= Chalmers Naval Architecture Students' Society =

Student group at Chalmers University of Technology, Sweden

The Chalmers Naval Architecture Students' Society (also known as the Föreningen Chalmers Skeppsbyggare or FCS) is a naval architecture graduate students group at Chalmers University of Technology, Sweden. The Society was found in 1887 following the establishment of the Naval Architecture and Ocean Engineering Department at the university. Since 1948, Föreningen Chalmers Skeppsbyggare has been a member of the Nordic Technical Universities Shipbuilders Congress (NTHS) which includes Chalmers, Technical University of Denmark, Helsinki University of Technology in Finland, Norwegian University of Science and Technology, and the Royal Institute of Technology in Sweden. Roughly, half of the FCS members are from Sweden while the rest are international students. Some of its members are also current members of the Society of Naval Architects and Marine Engineers. Unlike other student organizations at Chalmers, the society runs as a separate entity from the Chalmers Students' Union.

== Organization ==
Current students attending the naval architecture program automatically become members of the organization. Countries representing the current FCS include Bangladesh, Canada, China, France, Germany, Iran, South Africa, Turkey, and the United States. Day-to-day activities of FCS are carried out by the board members.

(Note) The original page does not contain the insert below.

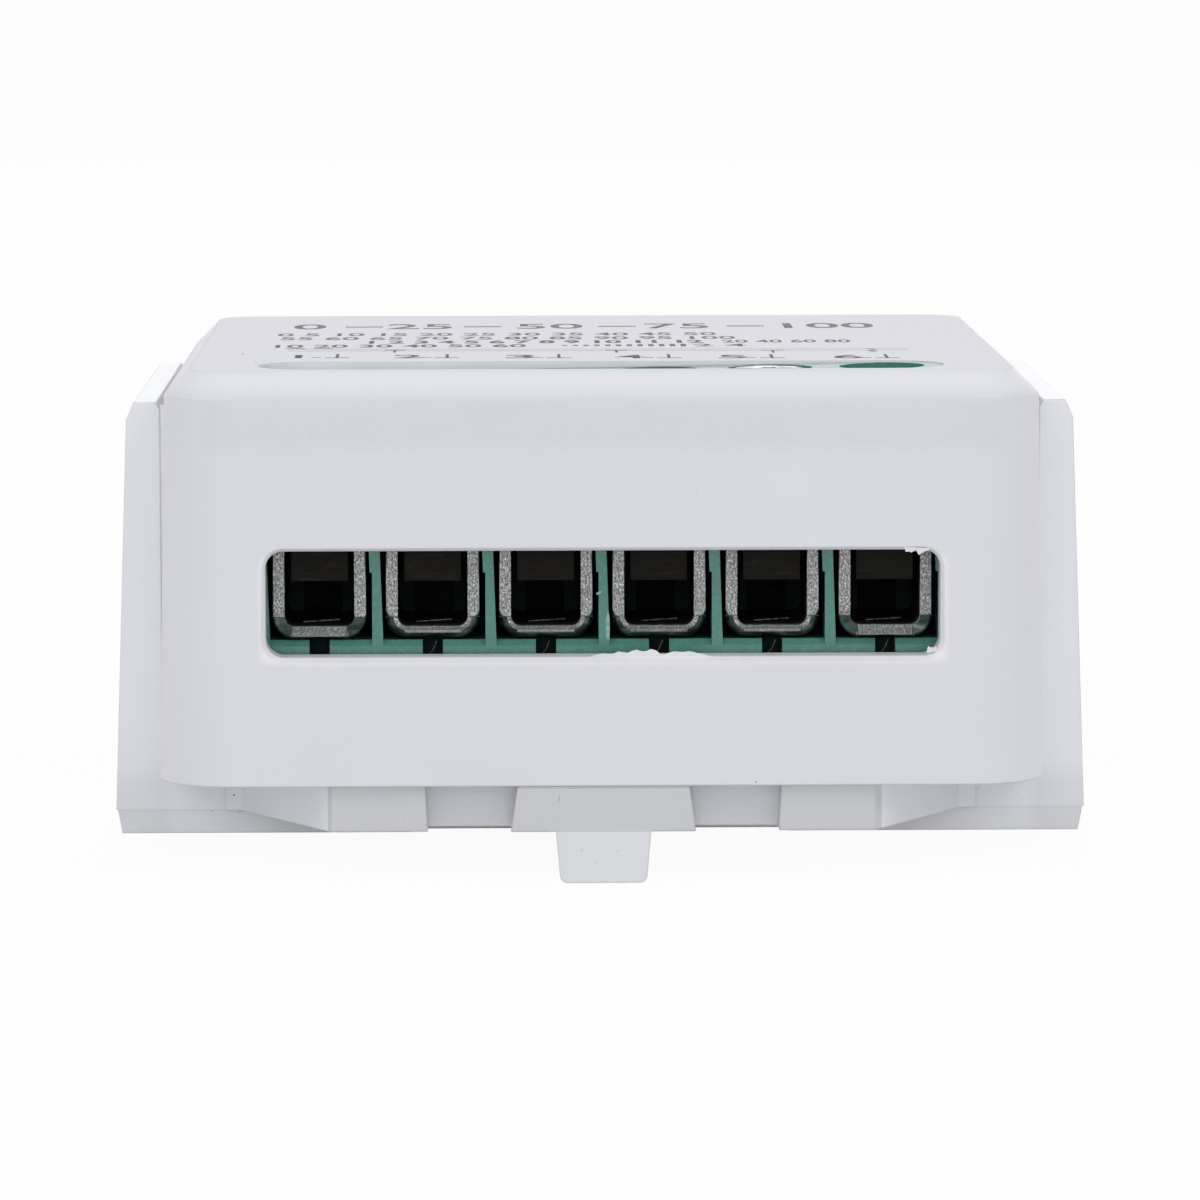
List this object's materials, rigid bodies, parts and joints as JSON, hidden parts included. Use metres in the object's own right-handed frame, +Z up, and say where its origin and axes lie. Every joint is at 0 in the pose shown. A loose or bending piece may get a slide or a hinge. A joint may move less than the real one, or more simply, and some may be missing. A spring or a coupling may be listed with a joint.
{
  "type": "smart dimmer module",
  "caption": "In-wall smart dimmer module, a white box with a row of rising cage clamps, held in a clip-on bracket with a sprung latch for a 35 mm rail.",
  "frame": {"origin": "middle of the foot plane, which touches the hooks under the bracket", "axes": "+X along the terminal row, +Y from the wire entries to the back, +Z up to the label face"},
  "size_m": [0.0438, 0.0392, 0.0225],
  "materials": {
    "housing_white": "fine satin moulded",
    "bracket_white": "smooth satin moulded",
    "spring_steel": "drawn wire",
    "terminal_green": "satin moulded",
    "cage_steel": "plated, sheared edges",
    "screw_steel": "bright zinc plated",
    "tinned_brass": "dull tinned",
    "board_green": "solder mask",
    "capacitor_yellow": "moulded box",
    "can_sleeve": "shrink sleeve",
    "varistor_blue": "dipped coating",
    "ferrite_dark": "ferrite and sleeve",
    "resistor_green": "flameproof coating",
    "chip_black": "epoxy",
    "opto_white": "epoxy",
    "spreader_aluminium": "mill",
    "board_blue": "solder mask",
    "shield_tin": "tinned",
    "plunger_brown": "moulded",
    "button_grey": "moulded",
    "led_clear": "clear epoxy",
    "pipe_clear": "clear acrylic"
  },
  "bodies": {
    "module": {"housing": "housing_white", "base_cover": "housing_white", "rail_bracket": "bracket_white", "latch_spring": "spring_steel", "terminal_block": "terminal_green", "terminal_contacts": "tinned_brass", "main_board": "board_green", "film_capacitor": "capacitor_yellow", "electrolytic_capacitors": "can_sleeve", "varistor": "varistor_blue", "power_inductor": "ferrite_dark", "fuse_resistor": "resistor_green", "bridge_rectifier": "chip_black", "supply_chip": "chip_black", "optocouplers": "opto_white", "power_transistors": "chip_black", "heat_spreader": "spreader_aluminium", "wifi_board": "board_blue", "wifi_chip": "chip_black", "wifi_shield": "shield_tin", "button_switch": "chip_black", "status_led": "led_clear", "light_pipe": "pipe_clear"},
    "latch": {"rail_latch": "bracket_white"},
    "button": {"pairing_button": "button_grey", "switch_plunger": "plunger_brown"},
    "screw_1": {"terminal_screw_1": "screw_steel"},
    "cage_1": {"terminal_cage_1": "cage_steel"},
    "screw_2": {"terminal_screw_2": "screw_steel"},
    "cage_2": {"terminal_cage_2": "cage_steel"},
    "screw_3": {"terminal_screw_3": "screw_steel"},
    "cage_3": {"terminal_cage_3": "cage_steel"},
    "screw_4": {"terminal_screw_4": "screw_steel"},
    "cage_4": {"terminal_cage_4": "cage_steel"},
    "screw_5": {"terminal_screw_5": "screw_steel"},
    "cage_5": {"terminal_cage_5": "cage_steel"},
    "screw_6": {"terminal_screw_6": "screw_steel"},
    "cage_6": {"terminal_cage_6": "cage_steel"}
  },
  "joints": [
    {"name": "latch_slide", "type": "slide", "parent": "module", "child": "latch", "axis": [0, -1, 0], "range_m": [0, 0.002], "stiffness_N_per_m": 700, "springref_m": -0.001, "deforming": ["latch_spring"]},
    {"name": "button_press", "type": "slide", "parent": "module", "child": "button", "axis": [0, -1, 0], "range_m": [0, 0.00035], "stiffness_N_per_m": 1500, "springref_m": -0.0002},
    {"name": "screw_1_turn", "type": "hinge", "parent": "module", "child": "screw_1", "pos_m": [-0.0125, -0.01462, 0.0195], "axis": [0, 0, -1], "range_deg": [0, 1080]},
    {"name": "cage_1_rise", "type": "slide", "parent": "module", "child": "cage_1", "axis": [0, 0, 1], "range_m": [0, 0.0015]},
    {"name": "screw_2_turn", "type": "hinge", "parent": "module", "child": "screw_2", "pos_m": [-0.0075, -0.01462, 0.0195], "axis": [0, 0, -1], "range_deg": [0, 1080]},
    {"name": "cage_2_rise", "type": "slide", "parent": "module", "child": "cage_2", "axis": [0, 0, 1], "range_m": [0, 0.0015]},
    {"name": "screw_3_turn", "type": "hinge", "parent": "module", "child": "screw_3", "pos_m": [-0.0025, -0.01462, 0.0195], "axis": [0, 0, -1], "range_deg": [0, 1080]},
    {"name": "cage_3_rise", "type": "slide", "parent": "module", "child": "cage_3", "axis": [0, 0, 1], "range_m": [0, 0.0015]},
    {"name": "screw_4_turn", "type": "hinge", "parent": "module", "child": "screw_4", "pos_m": [0.0025, -0.01462, 0.0195], "axis": [0, 0, -1], "range_deg": [0, 1080]},
    {"name": "cage_4_rise", "type": "slide", "parent": "module", "child": "cage_4", "axis": [0, 0, 1], "range_m": [0, 0.0015]},
    {"name": "screw_5_turn", "type": "hinge", "parent": "module", "child": "screw_5", "pos_m": [0.0075, -0.01462, 0.0195], "axis": [0, 0, -1], "range_deg": [0, 1080]},
    {"name": "cage_5_rise", "type": "slide", "parent": "module", "child": "cage_5", "axis": [0, 0, 1], "range_m": [0, 0.0015]},
    {"name": "screw_6_turn", "type": "hinge", "parent": "module", "child": "screw_6", "pos_m": [0.0125, -0.01462, 0.0195], "axis": [0, 0, -1], "range_deg": [0, 1080]},
    {"name": "cage_6_rise", "type": "slide", "parent": "module", "child": "cage_6", "axis": [0, 0, 1], "range_m": [0, 0.0015]}
  ],
  "couplings": [
    {"joint": "screw_1_turn", "follows": "cage_1_rise", "rad_per_m": 12566},
    {"joint": "screw_2_turn", "follows": "cage_2_rise", "rad_per_m": 12566},
    {"joint": "screw_3_turn", "follows": "cage_3_rise", "rad_per_m": 12566},
    {"joint": "screw_4_turn", "follows": "cage_4_rise", "rad_per_m": 12566},
    {"joint": "screw_5_turn", "follows": "cage_5_rise", "rad_per_m": 12566},
    {"joint": "screw_6_turn", "follows": "cage_6_rise", "rad_per_m": 12566}
  ]
}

The Union board elections are held every year, and about ten to twelve students are selected to run the society. The board is divided into different committees to organize the various activities of the group. These committees or departments span from providing technical assistance in the drafting room to planning extracurricular social events. For example, the fish department of FCS is responsible for taking care of the fish tank located in the basement of the naval architecture building in Campus Lindholmen.

==Activities==
Each year ten members of FCS represent Chalmers in the Nordic Technical Universities Shipbuilders Congress. Chalmers FCS hosted 2009 62nd annual NTHS congress. 2010 NTHS congress will be held in Finland from 11th to 16 March. Its members participate in other FCS sponsored activities such as the Sunday soccer, beer tasting night, FCS barbecues, and various trips. One of the popular events is participating in the Annual Gothenburg City Half Marathon. During 90s, members of FCS built the Waterbike hydrofoil Af Chapman II and competed in the Human Powered Boats Championships.